About three years ago, I met a close friend from Nepal, named Nawal, and he introduced me to Holi, India’s Festival of Colors that marks the beginning of spring. Nawal invited me to his house to celebrate with his family. I was nervous and very uncomfortable. When I met his mother, she was in a beautiful robe-like dress, and had beautiful henna all over her hands and up her arms. I looked around at their house and saw photos of my friend and his family back at the refugee camp where they lived in Nepal.
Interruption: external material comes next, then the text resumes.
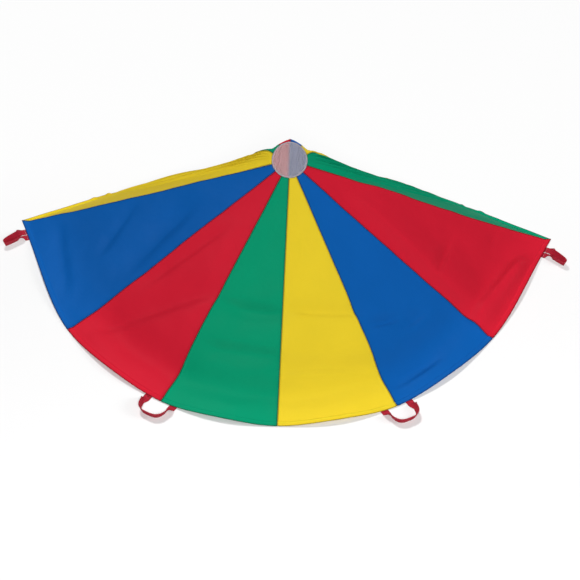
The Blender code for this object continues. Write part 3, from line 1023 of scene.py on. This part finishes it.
def webbing_outline():
    """The outline of the webbing's cross-section, with rounded edges."""
    half, thick = WEBBING_WIDTH / 2, WEBBING_THICKNESS / 2
    steps = range(-STRIP_STEPS, STRIP_STEPS + 1)
    top = [(k / STRIP_STEPS * (half - thick), thick) for k in steps]
    bottom = [(k / STRIP_STEPS * (half - thick), -thick) for k in reversed(steps)]
    return top + [(half, 0)] + bottom + [(-half, 0)]


def webbing_strip(outline, sections):
    """A strip through sections, each with its length along the strip and its outline's points."""
    bm = bmesh.new()
    uv = bm.loops.layers.uv.new("cloth")
    rings = [(at, [bm.verts.new(point) for point in points]) for at, points in sections]
    for (here_at, here), (there_at, there) in zip(rings, rings[1:]):
        for k in range(len(outline)):
            n = (k + 1) % len(outline)
            face = bm.faces.new((here[k], here[n], there[n], there[k]))
            spots = ((k, here_at), (n, here_at), (n, there_at), (k, there_at))
            for corner, (which, at) in zip(face.loops, spots):
                corner[uv].uv = (outline[which][0], at)
    for ring in (rings[0][1], rings[-1][1]):
        bm.faces.new(ring)
    return bm


print("points round the webbing:", len(webbing_outline()))

# %% [markdown]
# ## Hand loops
#
# Each loop starts flat at one sewn end, twists up on edge for the grip, and comes down flat again.
# It lies where the frame has it, so its path is read from the frame's joint: the hinge gives the
# place and the direction along the hem, and the loop reaches outwards from there. The loops at the
# corners have their ends close together and sweep to the front, as in the photograph.

# %% The path of a loop
LOOP_TILT = math.radians(70)
LOOP_FLAT, LOOP_TWIST = 0.006, 0.026
LOOP_GAP = 0.0003
LOOP_ROUNDING = 0.62
SWEEP = math.tan(math.radians(23))
# for each loop: how far apart its ends are, its reach, how wide its grip is against its ends,
# and how far it sweeps sideways for each metre outwards
LOOPS = {1: (0.027, 0.078, 0.76, -SWEEP), 2: (0.088, 0.069, 1.0, 0.0), 3: (0.088, 0.069, 1.0, 0.0),
         4: (0.027, 0.078, 0.76, SWEEP), 5: (0.027, 0.043, 2.3, 0.0), 6: (0.027, 0.043, 2.3, 0.0)}


def twisted(out):
    """0 where the strip lies flat, and 1 where it has turned all the way on edge."""
    return float(ease((out - LOOP_FLAT) / LOOP_TWIST))


def loop_point(shape, turn):
    """The middle of the strip, as turn goes from 0 at one sewn end to 1 at the other."""
    spread, reach, grip, sweep = shape
    angle = math.pi * turn
    along, out = -math.cos(angle), reach * abs(math.sin(angle)) ** LOOP_ROUNDING
    width = spread * (1 + (grip - 1) * twisted(out) ** 2)
    x = math.copysign(abs(along) ** LOOP_ROUNDING, along) * width / 2
    return Vector((x + sweep * out * twisted(out), LOOP_GAP + out, 0))


def hinge_place(number):
    """Where the frame's hinge has the loop: X along the hem, Y outwards."""
    joints = frame["record"]["behaviour"]["joints"]
    joint = next(j for j in joints if j["name"] == f"handle_{number}_fold")
    along, up = Vector(joint["axis"]), Vector((0, 0, 1))
    turn = Matrix((along, up.cross(along), up)).transposed().to_4x4()
    return Matrix.Translation(joint["pos_m"]) @ turn


print("a front loop reaches out to:", round(loop_point(LOOPS[2], 0.5).y, 4))

# %% [markdown]
# The strip is laid along the path with its steps crowded towards the ends, where it twists. It
# leans over by the tilt, and rises by as much as its lower edge would otherwise go into the floor.

# %% Hand loops
LOOP_STEPS = 72
DIRECTION_STEP = 0.01


def loop_section(shape, step, outline):
    """The middle of the strip at one step, and the points of its outline there."""
    turn = (1 - math.cos(math.pi * step / LOOP_STEPS)) / 2
    here = loop_point(shape, turn)
    ahead = loop_point(shape, min(turn + DIRECTION_STEP, 1)) \
        - loop_point(shape, max(turn - DIRECTION_STEP, 0))
    inwards = ahead.cross(Vector((0, 0, 1))).normalized()
    if step in (0, LOOP_STEPS):
        inwards = Vector((math.copysign(1, -here.x), 0, 0))
    tilt = LOOP_TILT * twisted(here.y - LOOP_GAP)
    wide = inwards * math.cos(tilt) - Vector((0, 0, math.sin(tilt)))
    thin = inwards * math.sin(tilt) + Vector((0, 0, math.cos(tilt)))
    rise = WEBBING_WIDTH / 2 * math.sin(tilt) + WEBBING_THICKNESS / 2 * math.cos(tilt)
    middle = here + Vector((0, 0, rise - WEBBING_THICKNESS))
    return middle, [middle + wide * a + thin * b for a, b in outline]


def add_loop(number, shape, place):
    outline = webbing_outline()
    gone, before, sections = 0.0, None, []
    for step in range(LOOP_STEPS + 1):
        middle, points = loop_section(shape, step, outline)
        gone += (middle - before).length if before else 0
        before = middle
        sections.append((gone, points))
    name = f"handle_{number}"
    return add_object(f"{name}_webbing", webbing_strip(outline, sections), webbing_paint, name,
                      [name], place)


for number, shape in LOOPS.items():
    add_loop(number, shape, hinge_place(number))
print("loops:", len(LOOPS))

# %% [markdown]
# The loop's ends go under the hem and are sewn down there. The ends keep the frame's shape, with
# softer edges. They stay with the canopy when the loop turns.

# %% Sewn ends
TAB_LENGTH = 0.026
TAB_STEPS = 8


def add_tab(number, side, spread, place):
    middle = (-spread if side == "a" else spread) / 2
    outline = webbing_outline()
    sections = []
    for k in range(TAB_STEPS + 1):
        y = -TAB_LENGTH + (TAB_LENGTH - LOOP_GAP) * k / TAB_STEPS
        z = -WEBBING_THICKNESS / 2
        sections.append((y, [(middle + a, y, z + b) for a, b in outline]))
    name = f"handle_{number}_tab_{side}"
    return add_object(f"{name}_webbing", webbing_strip(outline, sections), webbing_paint, "canopy",
                      [name], place)


for number, shape in LOOPS.items():
    for side in "ab":
        add_tab(number, side, shape[0], hinge_place(number))
print("sewn ends:", 2 * len(LOOPS))

# %% [markdown]
# ## Floor
#
# The photograph has a pure white ground with a faint shadow beside the hem. The floor here is a
# plain pale surface. In front the lamps bring it to white, and the hem's shadow stays on it.
# Behind the tent they don't quite, so what the camera sees of it there is lifted towards white.
# The lift is for the camera alone: it sends no light to the cloth.

# %% Floor
FLOOR_COLOUR = (0.78, 0.78, 0.78, 1)
FLOOR_SIZE = 30
UNDER_THE_CLOTH = 0.0003
LIFT_BEHIND = 0.80
LIFT_GROWS = (-0.20, 0.55)


def add_floor():
    bm = bmesh.new()
    bmesh.ops.create_grid(bm, x_segments=1, y_segments=1, size=FLOOR_SIZE)
    mesh = bpy.data.meshes.new("floor")
    bm.to_mesh(mesh)
    bm.free()
    floor = bpy.data.objects.new("floor", mesh)
    bpy.context.scene.collection.objects.link(floor)
    floor.location.z = -UNDER_THE_CLOTH
    paint = Paint("floor_white")
    sight = paint.node("ShaderNodeLightPath", None, None, "Is Camera Ray")
    across = paint.node("ShaderNodeSeparateXYZ", None, {0: paint.place()})
    behind = 1 - paint.fade(across.out("Y"), *LIFT_GROWS)
    paint.coat(Base_Color=FLOOR_COLOUR, Roughness=1.0, Specular_IOR_Level=0.0)
    white = paint.node("ShaderNodeEmission", None, {"Color": (1, 1, 1, 1), "Strength": 1.0})
    paint.blend(sight * behind * LIFT_BEHIND, white)
    mesh.materials.append(paint.material)
    return floor


floor = add_floor()
print("floor at", floor.location.z)

# %% [markdown]
# ## Light
#
# Three round lamps and a faint white room. One stands in front, just under the camera, and shows
# the bends of the front gores. One stands high behind on the left: it lights the back gores and
# throws the soft shadow along the right of the hem. A weak one on the right keeps that side open.
# Their strengths were set so that the sum of their light matches the photograph. Their strengths
# come from renders with one lamp each, whose sum was set against the photograph.

# %% Light
AIMED_AT = (0, 0, 0.1)
ROOM_LIGHT = 0.08
# place, width and watts of each lamp
LAMPS = {"front": ((0.2, -5.8, 5.4), 1.8, 485), "back": ((-2.5, 5.0, 8.4), 1.8, 640),
         "side": ((6, -1, 3), 2.6, 130)}


def add_lamp(name, place, size, watts):
    lamp = bpy.data.objects.new(name, bpy.data.lights.new(name, "AREA"))
    lamp.data.shape, lamp.data.size, lamp.data.energy = "DISK", size, watts
    lamp.location = place
    lamp.rotation_euler = (Vector(AIMED_AT) - Vector(place)).to_track_quat("-Z", "Y").to_euler()
    bpy.context.scene.collection.objects.link(lamp)
    return lamp


for name, (place, size, watts) in LAMPS.items():
    add_lamp(name, place, size, watts)
world = bpy.data.worlds.new("white_room")
bpy.context.scene.world = world
world.use_nodes = True
world.node_tree.nodes["Background"].inputs["Color"].default_value = (1, 1, 1, 1)
world.node_tree.nodes["Background"].inputs["Strength"].default_value = ROOM_LIGHT
bpy.context.scene.view_settings.view_transform = "Standard"
print("lamps in watts:", [watts for place, size, watts in LAMPS.values()])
That day, Nawal told me about his life in Nepal. He told me about the corruption and the camp he lived in. He told me why his family chose to celebrate Holi. Nawal explained it as the one day of the year that everyone chose joy; that no matter how little money, little food, and corruption could deter him and his family from joy on this one day. I was so sad for my friend and what his family had gone through. However, he told me not to be sad, because he is in America now, and everyday is like Holi to them. Nawal’s sister brought over a bowl of colored powder, and Nawal took some on his hand and wiped the color on my face, his whole family surrounded me and took handfuls of so many different colors and rubbed the powders on my arms and face. We later began throwing the color at each other. We laughed and we cried, then we laughed some more. Nawal danced for us and played music, and then we all ate traditional food. This experience changed me, a family I had never met, and a holiday I knew nothing about, showed me so much love. They invited me into their home, cooked me food, and allowed me to share in their traditions. I have gone back to their house for Holi the last two years, and I hope to go back again soon.

Holi is believed to have started back in the 4th century. It was dated in a poem written by the Indian emperor, Harsha, in the 7th century.  Many people believe Holi began because of the Hindu legend Holika, and her brother King Hiranyakashayap. The king believed he was the ruler of the universe, and was superior over all else. However, his son, Prahlad, believed and followed the ways of Vishnu, the preserver and protector of the universe. Prahlad’s decision to follow Vishnu made his father very angry. The king felt he had no choice and devised a plan with Holika to kill Prahlad. The plan was simple. Prahlad’s aunt Holika would take Prahlad onto her lap, then she would walk into a fire. Holika believed she would be protected by her enchanted shawl, and only Prahlad would burn and die. However, the shawl did not protect her because she tried to kill another, and her plan failed. Holika died and burned alive in the flames. However, Vishnu saved Prahlad and he survived without a scratch. Vishnu then killed Hiranyakashayap, and Prahlad became king. Prahlad led by a great example, and became a wonderful king.

A love story developed out of Holi as well. In modern day Holi tradition, bonfires are lit on the night before Holi, known as Holika Dahan, some Hindu people collect the ashes and wipe them on their bodies as an act of purification. According to Google, “Dahan” means “to worsen”, so I believe that “Holika Dahan” is a statement about the King’s sister, Holika. Meaning “To worsen Holika”. However, that’s my own connection and I’m not sure if it’s true. The tradition of throwing colored powder and water on one another is believed to originate from the mythological love story of Radha and Krishna.

The legend says that Krishna felt insecure about his dark blue skin, and complained to his mother about Radha’s fair skin. Krishna, a Hindu god, asked his mother what to do about Radha and him having different skin colors. Krishna’s mother suggested that he smear Radha with paint, this will make him feel better about his own skin, and Radha would become even more beautiful. It is believed that this is where the tradition of smearing color on loved ones came from. Today, Holi is celebrated to mark the beginning of spring, but also to mark the importance of family and friends.

Although Holi is not celebrated in every home, this celebration of love is a beautiful tradition for so many people all over the world. Holi began on March 1st this year and ended on March 2nd. Hindu families across the nation and all over the world shared their affection for others on this holiday.